The market is nicely higher in the first hour of trading, after last week's pullback. Asian markets were higher across the board overnight after China's Premier said the China's economy is expected to grow by approx. 7% over the next five years.
The dollar is weaker this morning, but its effect on commodities is mixed. Oil prices have fallen back to $97.75 after Saudi Arabia has reported it fulfilled its promise to cover the supply shortage from Libya. Gold prices are higher to $1413.
In economic news, the Chicago PMI rose to 71.2 in Feb., well above expectations of 67.5.
Earnings season starts to wind down this week, although there are still a few companies left to report. But overall it was another solid earnings season, and now folks will begin to look at Q1 and Q2 EPS.
The 10-year yield is lower to 3.41%; and the VIX is also lower by -4% near 18.42.

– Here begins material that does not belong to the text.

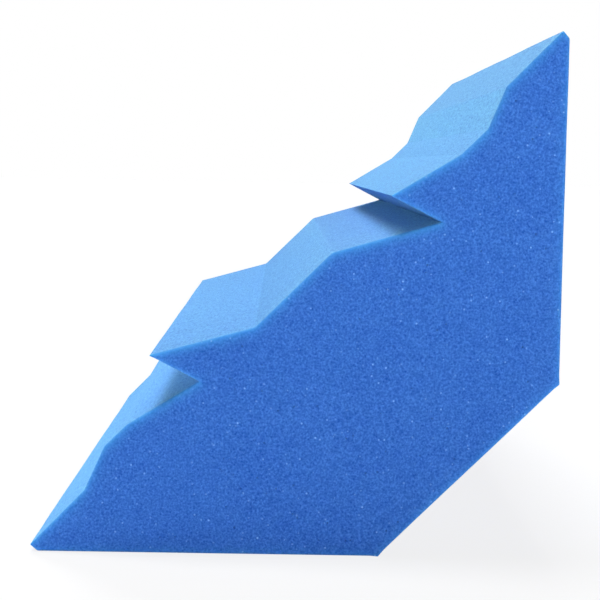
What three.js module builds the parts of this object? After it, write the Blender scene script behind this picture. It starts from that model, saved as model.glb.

Trading comment: Some of today's bounce could be month end buying as funds do some window dressing. Some folks are also pointing at the bullish tone struck in Warren Buffet's annual letter. Regardless, volume has been light on these bounces, and the market isn't out of the woods yet. Friday's jobs report looms large as well. I still think the market has some more work to do on the downside, but one never knows. That is why I put some money to work into last week's decline, just in case I'm wrong about seeing more downside. But for now, let's see if today's early strength holds and how the day's volume comes in.